Ten years from now, all jobs will require some form of post-secondary education, but not always a four-year degree. We need to co-create a system that allows each student to reach his or her fullest potential. Organizations point to high school graduation rates as a success metric, but in a knowledge-based, fast-changing economy, we must pay more attention to college persistence to ensure students are college- and career-ready. At CAST schools, the idea is to graduate students with the maximum number of options available so their interests guide the next step.
As one of the most income-segregated cities in the country, the skills gap is a real and growing problem in San Antonio that leads some employers to recruit from outside the region, reduce operations, or consider relocating.

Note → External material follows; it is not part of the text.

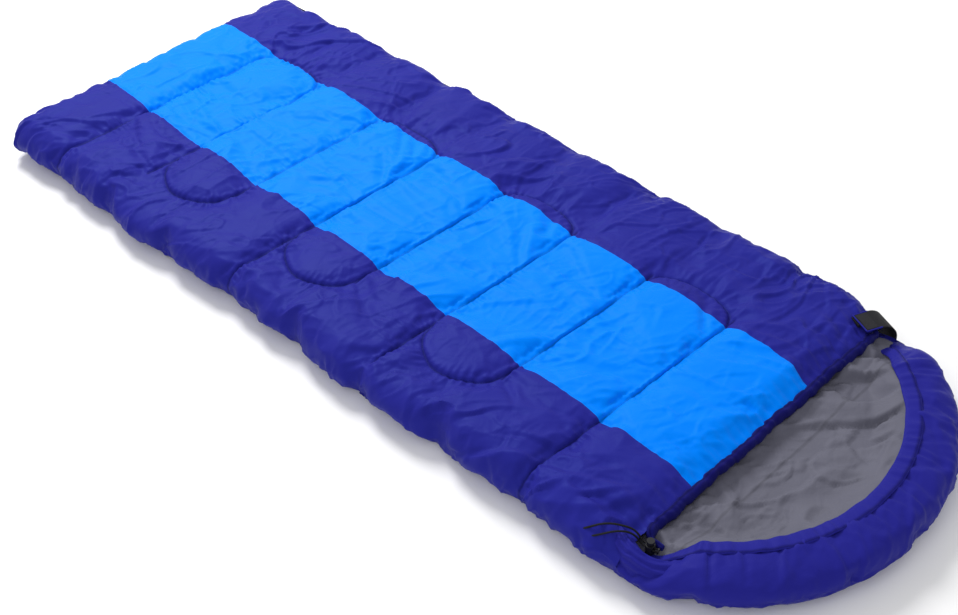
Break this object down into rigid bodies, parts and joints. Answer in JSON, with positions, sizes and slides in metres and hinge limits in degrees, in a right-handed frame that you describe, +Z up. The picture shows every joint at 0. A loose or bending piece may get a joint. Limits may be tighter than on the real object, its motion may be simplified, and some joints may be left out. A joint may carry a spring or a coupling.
{
  "type": "rectangular sleeping bag with hood",
  "caption": "rectangular hooded sleeping bag lying flat and zipped shut, with quilted shell, padded hood roll, drawcord and lock, closing tab, and a two-way side and foot zip",
  "frame": {"origin": "on the ground under the middle of the bag", "axes": "+Z up; +Y along the bag from the hood to the foot; +X across the bag from the folded side to the zip side"},
  "size_m": [0.8145, 2.0941, 0.093],
  "materials": {
    "shell_indigo": "smooth calendered polyester taffeta with a soft sheen",
    "shell_azure": "smooth calendered polyester taffeta with a soft sheen",
    "lining_grey": "soft brushed polyester lining",
    "filling": "hollow fibre wadding, hidden",
    "casing_dark": "gathered dark blue hem",
    "strap_black": "woven black webbing",
    "hook_and_loop": "black hook and loop fastener",
    "cord_black": "braided black cord",
    "zip_tape": "woven black tape",
    "zip_coil": "black nylon coil",
    "zip_metal": "black enamelled zinc",
    "lock_plastic": "moulded black plastic"
  },
  "bodies": {
    "under_quilt": {"under_shell": "shell_indigo", "under_filling": "filling", "under_lining": "lining_grey", "under_zip_tape": "zip_tape", "under_zip_coil": "zip_coil", "under_head_stop": "zip_metal", "foot_stop": "zip_metal", "tab_root": "strap_black"},
    "top_quilt": {"top_shell_fold_side": "shell_indigo", "top_shell_centre": "shell_azure", "top_shell_zip_side": "shell_indigo", "top_filling": "filling", "top_lining": "lining_grey", "top_zip_tape": "zip_tape", "top_zip_coil": "zip_coil", "top_head_stop": "zip_metal", "mouth_casing": "casing_dark", "mouth_cord": "cord_black", "casing_end": "shell_indigo", "cord_eyelet": "zip_metal", "drawcord_upper_tail": "cord_black", "drawcord_lower_tail": "cord_black", "drawcord_knot": "cord_black", "loop_patch": "hook_and_loop"},
    "cord_lock": {"lock_barrel": "lock_plastic", "lock_spring": "zip_metal"},
    "cord_lock_button": {"lock_button": "lock_plastic"},
    "hood": {"hood_roll_shell": "shell_indigo", "hood_roll_filling": "filling", "hood_under_shell": "shell_indigo", "hood_filling": "filling", "hood_lining": "lining_grey", "hood_casing": "shell_indigo", "hood_cord": "cord_black"},
    "closing_tab": {"tab_strap": "strap_black", "tab_piping": "shell_indigo", "tab_label": "strap_black", "tab_hooks": "hook_and_loop"},
    "head_zip_slider": {"head_slider": "zip_metal"},
    "head_zip_ring": {"head_slider_ring": "zip_metal"},
    "head_zip_pull": {"head_slider_pull": "zip_metal"},
    "foot_zip_slider": {"foot_slider": "zip_metal"},
    "foot_zip_ring": {"foot_slider_ring": "zip_metal"},
    "foot_zip_pull": {"foot_slider_pull": "zip_metal"}
  },
  "joints": [
    {"name": "top_quilt_open", "type": "hinge", "parent": "under_quilt", "child": "top_quilt", "pos_m": [-0.408, 0, 0.044], "axis": [0, -1, 0], "range_deg": [0, 180]},
    {"name": "cord_lock_slide", "type": "slide", "parent": "top_quilt", "child": "cord_lock", "axis": [0, 1, 0], "range_m": [0, 0.008]},
    {"name": "lock_button_press", "type": "slide", "parent": "cord_lock", "child": "cord_lock_button", "axis": [0, 0, -1], "range_m": [0, 0.005], "stiffness_N_per_m": 200, "deforming": ["lock_spring"]},
    {"name": "hood_fold", "type": "hinge", "parent": "under_quilt", "child": "hood", "pos_m": [0, -0.77615, 0.04], "axis": [-1, 0, 0], "range_deg": [0, 45]},
    {"name": "tab_peel", "type": "hinge", "parent": "under_quilt", "child": "closing_tab", "pos_m": [0.3781, -0.74096, 0.0438], "axis": [0.4067, 0.9135, 0], "range_deg": [0, 115]},
    {"name": "head_slider_run", "type": "slide", "parent": "under_quilt", "child": "head_zip_slider", "axis": [0, 1, 0], "range_m": [0, 1.59]},
    {"name": "head_ring_swing", "type": "hinge", "parent": "head_zip_slider", "child": "head_zip_ring", "pos_m": [0.4036, -0.618, 0.046], "axis": [0, -1, 0], "range_deg": [0, 165]},
    {"name": "head_pull_swing", "type": "hinge", "parent": "head_zip_ring", "child": "head_zip_pull", "pos_m": [0.4036, -0.618, 0.0421], "axis": [1, 0, 0], "range_deg": [-65, 65]},
    {"name": "foot_slider_run", "type": "slide", "parent": "under_quilt", "child": "foot_zip_slider", "axis": [1, 0, 0], "range_m": [0, 0.63]},
    {"name": "foot_ring_swing", "type": "hinge", "parent": "foot_zip_slider", "child": "foot_zip_ring", "pos_m": [-0.3, 1.0456, 0.046], "axis": [1, 0, 0], "range_deg": [0, 165]},
    {"name": "foot_pull_swing", "type": "hinge", "parent": "foot_zip_ring", "child": "foot_zip_pull", "pos_m": [-0.3, 1.0456, 0.0421], "axis": [0, 1, 0], "range_deg": [-65, 65]}
  ]
}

This should create a sense of urgency. It is a short-term issue if you are currently recruiting employees in high-demand fields such as high-tech, health care, or advanced manufacturing.
But it is also a long-term issue when considering the San Antonio we envision for the future. Will it be a place where only some students have access to opportunity? Or will we hold ourselves accountable to ensuring that every child entering fourth grade can read and all students graduating from high school are capable of doing college-level math and can successfully pursue their first job?
We all have a role to play in making our schools better through the contribution of our time, talent, and funding. This could mean mentoring, volunteering, or lending your expertise to running for school board trustee and, importantly, voting.
If we don’t prepare local residents – from the youth in our schools to underemployed adults – with the skills industries need, San Antonians will lose out on job opportunities that offer economic mobility for themselves and their families, and we will lose our global competitiveness as a city.